-- BEGIN --

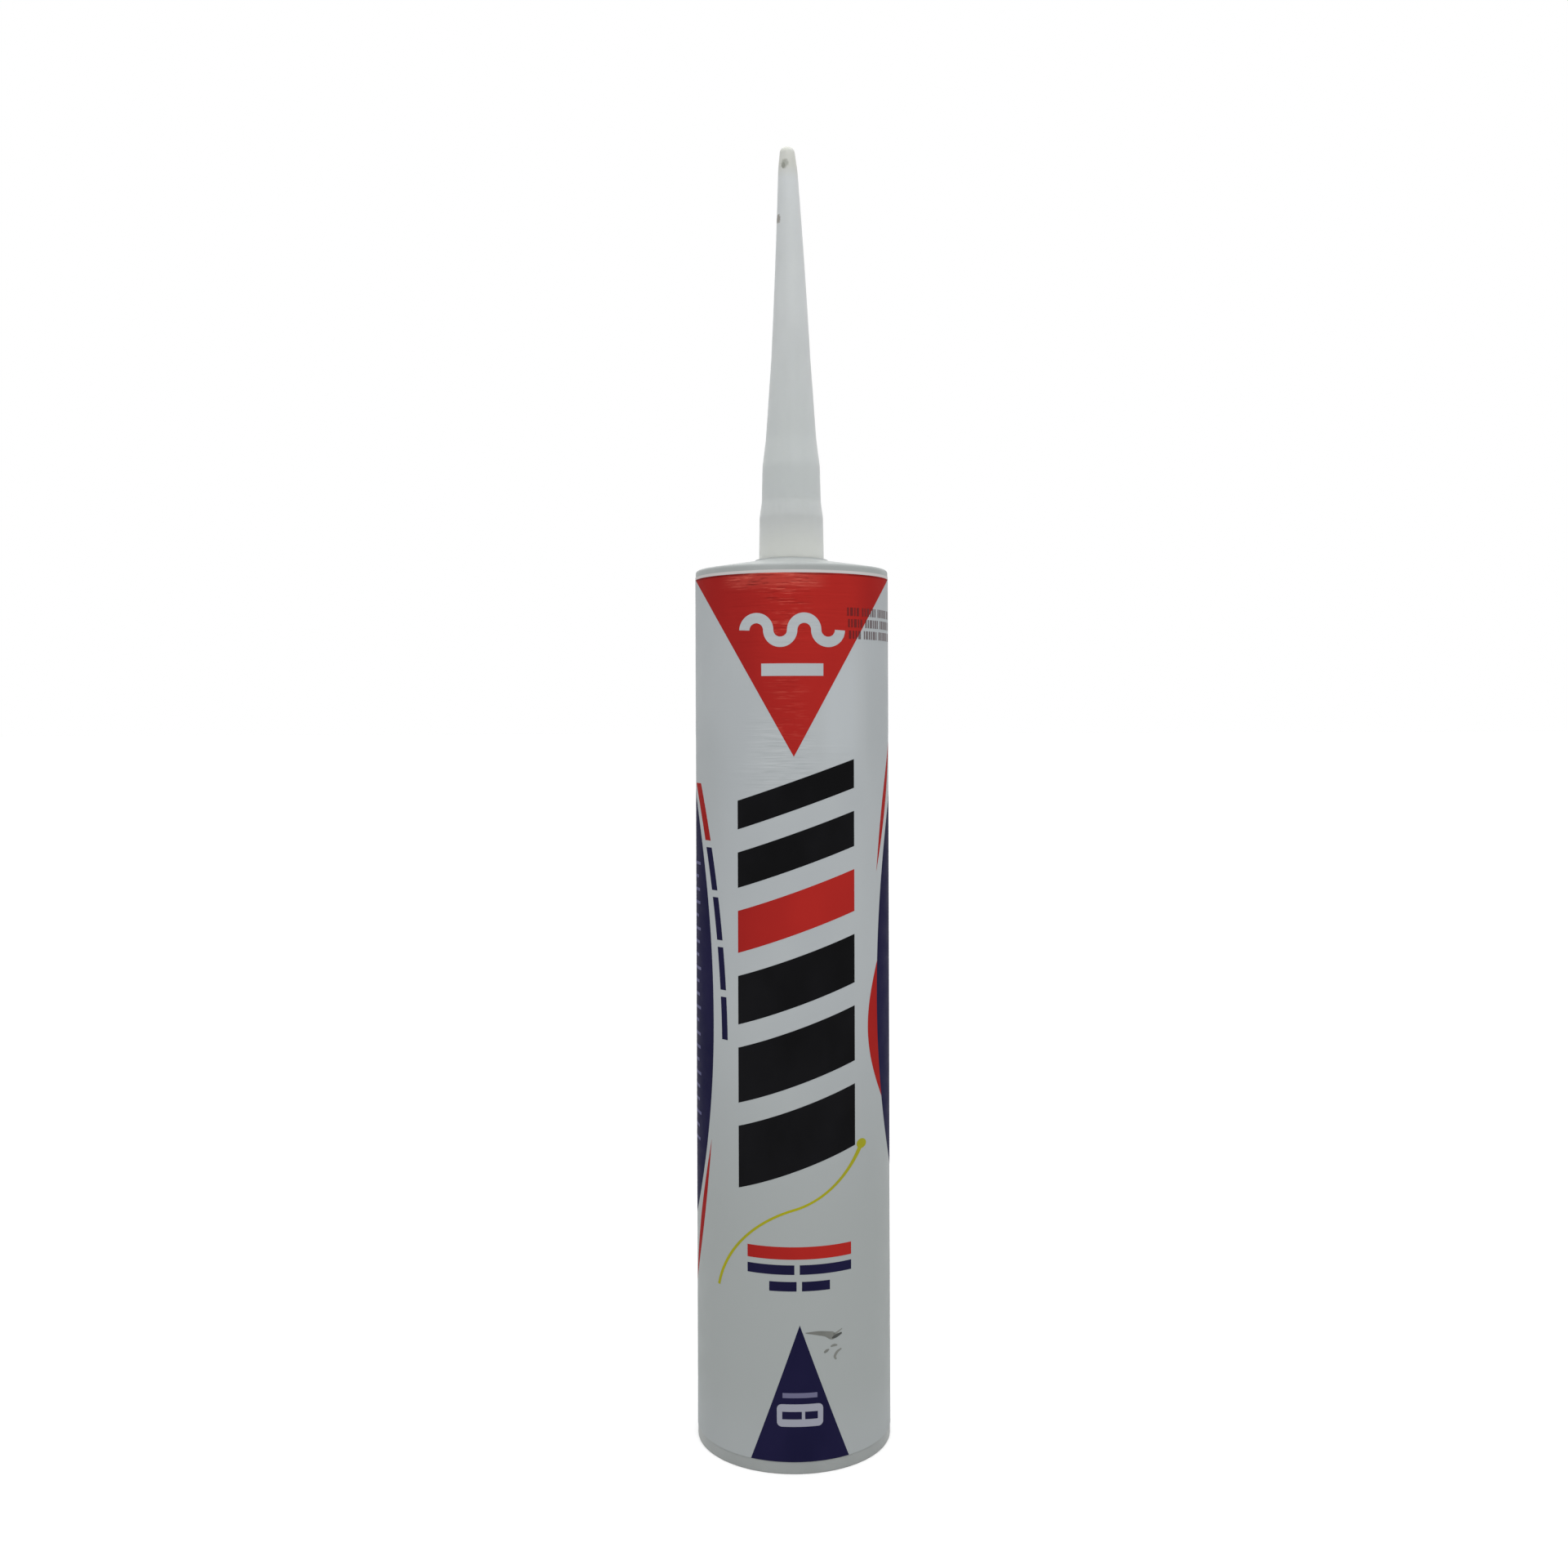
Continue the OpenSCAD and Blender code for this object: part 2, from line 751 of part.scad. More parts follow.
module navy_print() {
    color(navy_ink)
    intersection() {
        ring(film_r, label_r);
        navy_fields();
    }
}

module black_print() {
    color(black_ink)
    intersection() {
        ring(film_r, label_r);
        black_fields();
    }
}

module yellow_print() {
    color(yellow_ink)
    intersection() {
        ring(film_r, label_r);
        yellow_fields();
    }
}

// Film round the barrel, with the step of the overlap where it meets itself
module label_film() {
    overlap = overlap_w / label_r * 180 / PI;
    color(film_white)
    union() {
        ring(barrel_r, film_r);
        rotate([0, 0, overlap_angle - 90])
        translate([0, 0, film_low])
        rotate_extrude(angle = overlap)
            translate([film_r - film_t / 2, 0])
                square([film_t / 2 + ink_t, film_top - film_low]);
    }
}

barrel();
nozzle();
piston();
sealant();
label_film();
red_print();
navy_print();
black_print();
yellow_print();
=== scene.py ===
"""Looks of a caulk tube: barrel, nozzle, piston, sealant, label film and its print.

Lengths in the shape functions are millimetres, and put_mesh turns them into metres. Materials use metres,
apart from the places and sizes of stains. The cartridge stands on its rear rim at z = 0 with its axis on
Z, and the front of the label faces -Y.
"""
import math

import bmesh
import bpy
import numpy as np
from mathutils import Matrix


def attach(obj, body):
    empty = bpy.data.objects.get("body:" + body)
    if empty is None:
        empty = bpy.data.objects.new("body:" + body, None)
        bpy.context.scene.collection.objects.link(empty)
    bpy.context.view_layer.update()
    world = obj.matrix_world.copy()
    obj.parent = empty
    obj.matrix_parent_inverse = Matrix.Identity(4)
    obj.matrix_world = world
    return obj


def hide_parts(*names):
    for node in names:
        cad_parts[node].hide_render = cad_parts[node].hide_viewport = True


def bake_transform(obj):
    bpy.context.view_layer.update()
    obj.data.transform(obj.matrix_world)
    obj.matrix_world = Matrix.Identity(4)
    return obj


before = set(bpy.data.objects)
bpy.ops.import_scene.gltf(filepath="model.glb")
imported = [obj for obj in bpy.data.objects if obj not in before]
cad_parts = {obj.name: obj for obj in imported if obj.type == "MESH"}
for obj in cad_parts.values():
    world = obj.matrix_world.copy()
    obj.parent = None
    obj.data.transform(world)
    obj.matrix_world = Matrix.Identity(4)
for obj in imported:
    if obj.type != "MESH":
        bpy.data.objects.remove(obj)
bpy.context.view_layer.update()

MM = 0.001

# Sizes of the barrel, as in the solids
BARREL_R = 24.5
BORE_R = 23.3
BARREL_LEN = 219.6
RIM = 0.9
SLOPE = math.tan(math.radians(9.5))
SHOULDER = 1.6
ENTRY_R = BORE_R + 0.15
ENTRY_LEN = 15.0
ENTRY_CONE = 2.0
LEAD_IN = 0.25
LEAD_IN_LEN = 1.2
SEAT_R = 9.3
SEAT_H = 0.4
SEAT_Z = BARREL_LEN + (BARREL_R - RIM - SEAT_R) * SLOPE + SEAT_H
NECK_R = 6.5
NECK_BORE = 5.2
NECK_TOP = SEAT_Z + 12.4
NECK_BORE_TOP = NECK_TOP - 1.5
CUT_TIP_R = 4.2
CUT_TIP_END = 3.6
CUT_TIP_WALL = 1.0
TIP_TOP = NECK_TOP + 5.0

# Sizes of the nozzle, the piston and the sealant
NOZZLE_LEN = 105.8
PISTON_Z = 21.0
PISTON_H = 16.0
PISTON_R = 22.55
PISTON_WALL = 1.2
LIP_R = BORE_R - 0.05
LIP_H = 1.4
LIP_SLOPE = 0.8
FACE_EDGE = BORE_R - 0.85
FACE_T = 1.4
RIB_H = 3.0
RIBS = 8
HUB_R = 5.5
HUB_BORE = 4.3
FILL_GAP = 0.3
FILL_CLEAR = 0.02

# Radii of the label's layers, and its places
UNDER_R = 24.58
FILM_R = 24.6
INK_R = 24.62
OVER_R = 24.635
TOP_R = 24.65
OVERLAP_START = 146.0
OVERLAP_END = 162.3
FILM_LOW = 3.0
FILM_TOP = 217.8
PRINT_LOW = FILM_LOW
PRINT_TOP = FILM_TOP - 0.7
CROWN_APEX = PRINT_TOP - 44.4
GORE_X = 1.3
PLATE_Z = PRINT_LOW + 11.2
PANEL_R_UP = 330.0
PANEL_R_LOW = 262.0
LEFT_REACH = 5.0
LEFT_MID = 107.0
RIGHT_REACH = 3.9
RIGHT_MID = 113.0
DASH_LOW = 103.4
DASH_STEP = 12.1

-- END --

What the exercise asks =
Only the lines from the first line of the material above through the line that contains "for node in" should be quoted, each one exactly.

Written response =
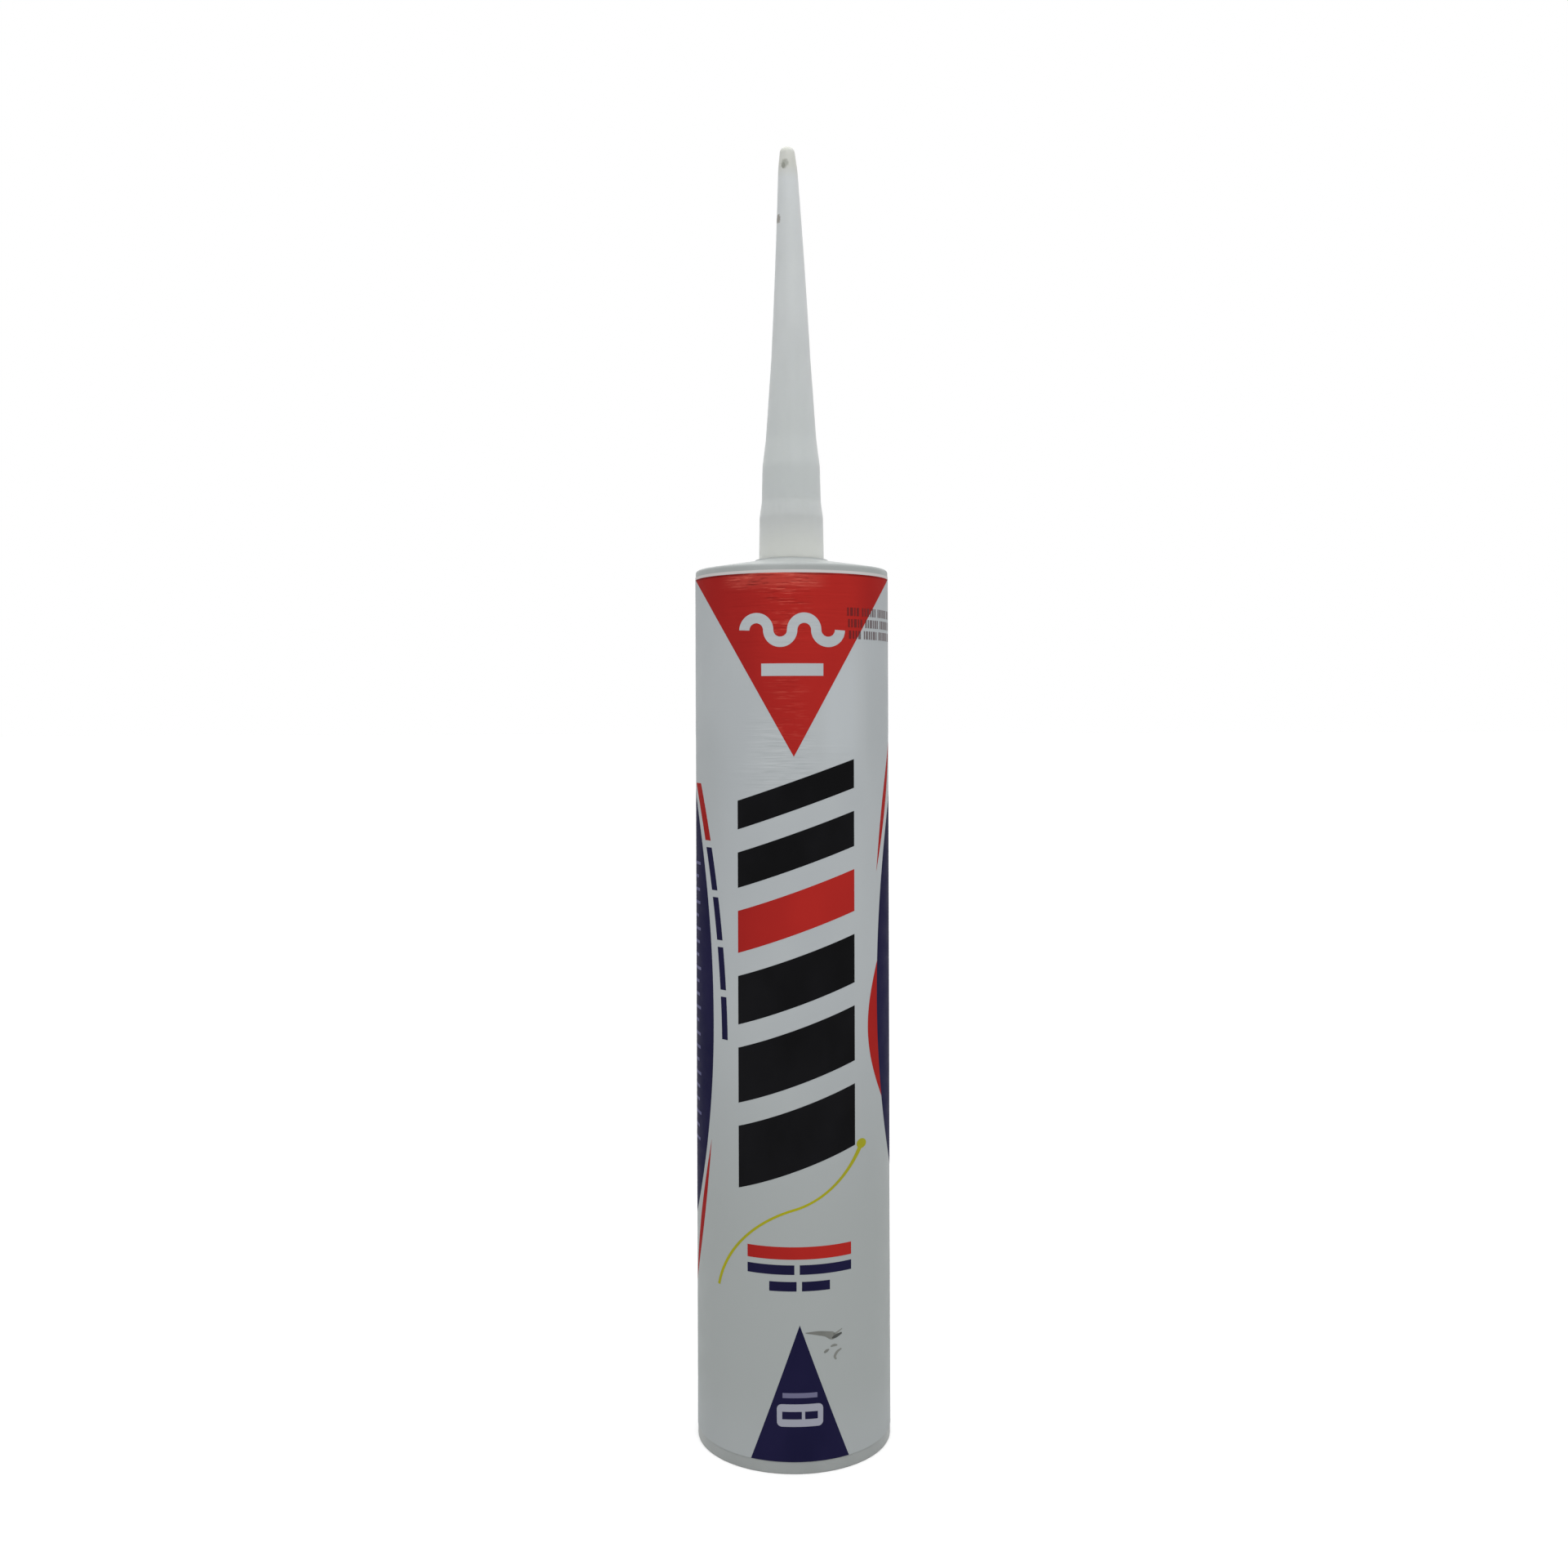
Continue the OpenSCAD and Blender code for this object: part 2, from line 751 of part.scad. More parts follow.
module navy_print() {
    color(navy_ink)
    intersection() {
        ring(film_r, label_r);
        navy_fields();
    }
}

module black_print() {
    color(black_ink)
    intersection() {
        ring(film_r, label_r);
        black_fields();
    }
}

module yellow_print() {
    color(yellow_ink)
    intersection() {
        ring(film_r, label_r);
        yellow_fields();
    }
}

// Film round the barrel, with the step of the overlap where it meets itself
module label_film() {
    overlap = overlap_w / label_r * 180 / PI;
    color(film_white)
    union() {
        ring(barrel_r, film_r);
        rotate([0, 0, overlap_angle - 90])
        translate([0, 0, film_low])
        rotate_extrude(angle = overlap)
            translate([film_r - film_t / 2, 0])
                square([film_t / 2 + ink_t, film_top - film_low]);
    }
}

barrel();
nozzle();
piston();
sealant();
label_film();
red_print();
navy_print();
black_print();
yellow_print();
=== scene.py ===
"""Looks of a caulk tube: barrel, nozzle, piston, sealant, label film and its print.

Lengths in the shape functions are millimetres, and put_mesh turns them into metres. Materials use metres,
apart from the places and sizes of stains. The cartridge stands on its rear rim at z = 0 with its axis on
Z, and the front of the label faces -Y.
"""
import math

import bmesh
import bpy
import numpy as np
from mathutils import Matrix


def attach(obj, body):
    empty = bpy.data.objects.get("body:" + body)
    if empty is None:
        empty = bpy.data.objects.new("body:" + body, None)
        bpy.context.scene.collection.objects.link(empty)
    bpy.context.view_layer.update()
    world = obj.matrix_world.copy()
    obj.parent = empty
    obj.matrix_parent_inverse = Matrix.Identity(4)
    obj.matrix_world = world
    return obj


def hide_parts(*names):
    for node in names:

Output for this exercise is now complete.